_DATASET EXCERPT_:
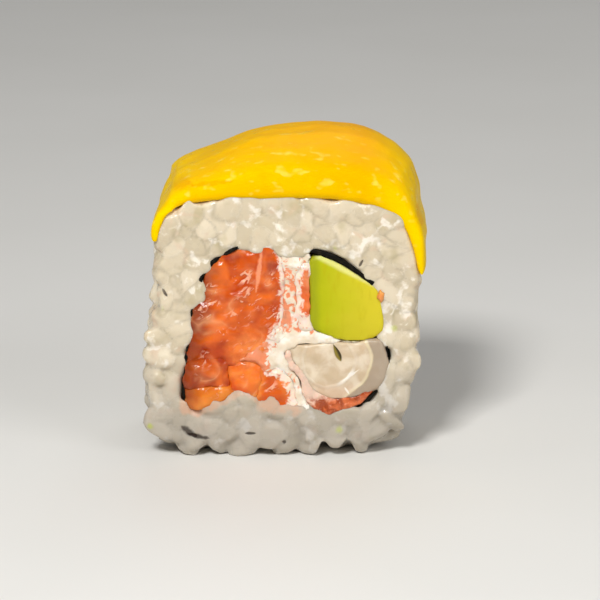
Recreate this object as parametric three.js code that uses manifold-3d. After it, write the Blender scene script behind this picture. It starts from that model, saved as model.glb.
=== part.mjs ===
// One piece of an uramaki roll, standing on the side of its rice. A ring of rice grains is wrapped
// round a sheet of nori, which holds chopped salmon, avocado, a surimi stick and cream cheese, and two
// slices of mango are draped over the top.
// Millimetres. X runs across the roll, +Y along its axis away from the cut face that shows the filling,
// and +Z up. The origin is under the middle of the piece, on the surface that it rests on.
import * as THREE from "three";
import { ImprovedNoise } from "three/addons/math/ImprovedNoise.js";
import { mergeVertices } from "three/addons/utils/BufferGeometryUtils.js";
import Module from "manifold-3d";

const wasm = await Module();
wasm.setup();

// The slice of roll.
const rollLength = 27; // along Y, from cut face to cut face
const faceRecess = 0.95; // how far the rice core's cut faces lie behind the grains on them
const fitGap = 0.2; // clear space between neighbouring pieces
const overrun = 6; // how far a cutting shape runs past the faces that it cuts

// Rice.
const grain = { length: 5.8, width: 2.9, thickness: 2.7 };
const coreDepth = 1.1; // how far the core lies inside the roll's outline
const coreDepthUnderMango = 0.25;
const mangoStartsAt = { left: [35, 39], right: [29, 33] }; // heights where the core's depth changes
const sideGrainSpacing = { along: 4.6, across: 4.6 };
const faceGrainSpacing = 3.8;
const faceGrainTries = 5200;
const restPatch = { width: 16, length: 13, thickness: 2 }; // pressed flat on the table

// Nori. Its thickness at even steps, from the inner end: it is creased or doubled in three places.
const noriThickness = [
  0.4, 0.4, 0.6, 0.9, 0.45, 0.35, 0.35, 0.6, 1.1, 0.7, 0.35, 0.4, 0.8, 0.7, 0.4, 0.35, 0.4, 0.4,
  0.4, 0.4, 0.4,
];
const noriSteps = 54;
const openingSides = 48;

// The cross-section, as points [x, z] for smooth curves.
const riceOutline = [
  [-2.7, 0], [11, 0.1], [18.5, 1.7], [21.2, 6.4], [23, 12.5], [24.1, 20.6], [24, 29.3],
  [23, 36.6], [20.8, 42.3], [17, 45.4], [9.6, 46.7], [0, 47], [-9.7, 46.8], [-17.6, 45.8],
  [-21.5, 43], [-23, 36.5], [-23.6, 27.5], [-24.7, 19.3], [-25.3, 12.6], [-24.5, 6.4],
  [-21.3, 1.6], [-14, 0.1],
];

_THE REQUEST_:
All of the data needs to be reproduced exactly, with no line missing.

_SOLUTION_:
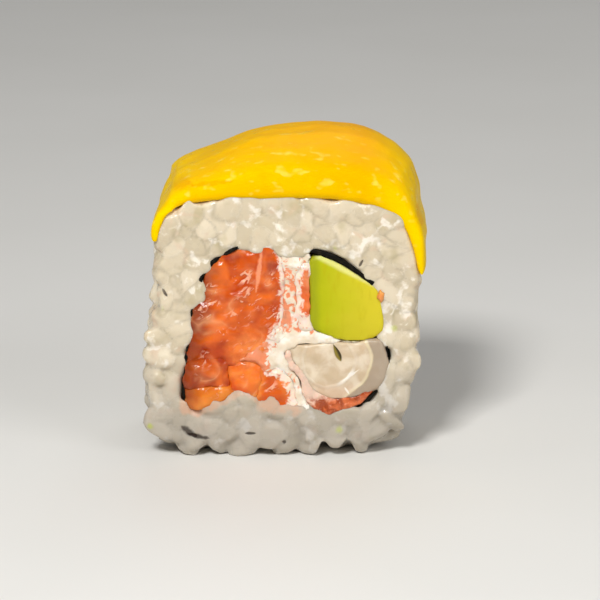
Recreate this object as parametric three.js code that uses manifold-3d. After it, write the Blender scene script behind this picture. It starts from that model, saved as model.glb.
=== part.mjs ===
// One piece of an uramaki roll, standing on the side of its rice. A ring of rice grains is wrapped
// round a sheet of nori, which holds chopped salmon, avocado, a surimi stick and cream cheese, and two
// slices of mango are draped over the top.
// Millimetres. X runs across the roll, +Y along its axis away from the cut face that shows the filling,
// and +Z up. The origin is under the middle of the piece, on the surface that it rests on.
import * as THREE from "three";
import { ImprovedNoise } from "three/addons/math/ImprovedNoise.js";
import { mergeVertices } from "three/addons/utils/BufferGeometryUtils.js";
import Module from "manifold-3d";

const wasm = await Module();
wasm.setup();

// The slice of roll.
const rollLength = 27; // along Y, from cut face to cut face
const faceRecess = 0.95; // how far the rice core's cut faces lie behind the grains on them
const fitGap = 0.2; // clear space between neighbouring pieces
const overrun = 6; // how far a cutting shape runs past the faces that it cuts

// Rice.
const grain = { length: 5.8, width: 2.9, thickness: 2.7 };
const coreDepth = 1.1; // how far the core lies inside the roll's outline
const coreDepthUnderMango = 0.25;
const mangoStartsAt = { left: [35, 39], right: [29, 33] }; // heights where the core's depth changes
const sideGrainSpacing = { along: 4.6, across: 4.6 };
const faceGrainSpacing = 3.8;
const faceGrainTries = 5200;
const restPatch = { width: 16, length: 13, thickness: 2 }; // pressed flat on the table

// Nori. Its thickness at even steps, from the inner end: it is creased or doubled in three places.
const noriThickness = [
  0.4, 0.4, 0.6, 0.9, 0.45, 0.35, 0.35, 0.6, 1.1, 0.7, 0.35, 0.4, 0.8, 0.7, 0.4, 0.35, 0.4, 0.4,
  0.4, 0.4, 0.4,
];
const noriSteps = 54;
const openingSides = 48;

// The cross-section, as points [x, z] for smooth curves.
const riceOutline = [
  [-2.7, 0], [11, 0.1], [18.5, 1.7], [21.2, 6.4], [23, 12.5], [24.1, 20.6], [24, 29.3],
  [23, 36.6], [20.8, 42.3], [17, 45.4], [9.6, 46.7], [0, 47], [-9.7, 46.8], [-17.6, 45.8],
  [-21.5, 43], [-23, 36.5], [-23.6, 27.5], [-24.7, 19.3], [-25.3, 12.6], [-24.5, 6.4],
  [-21.3, 1.6], [-14, 0.1],
];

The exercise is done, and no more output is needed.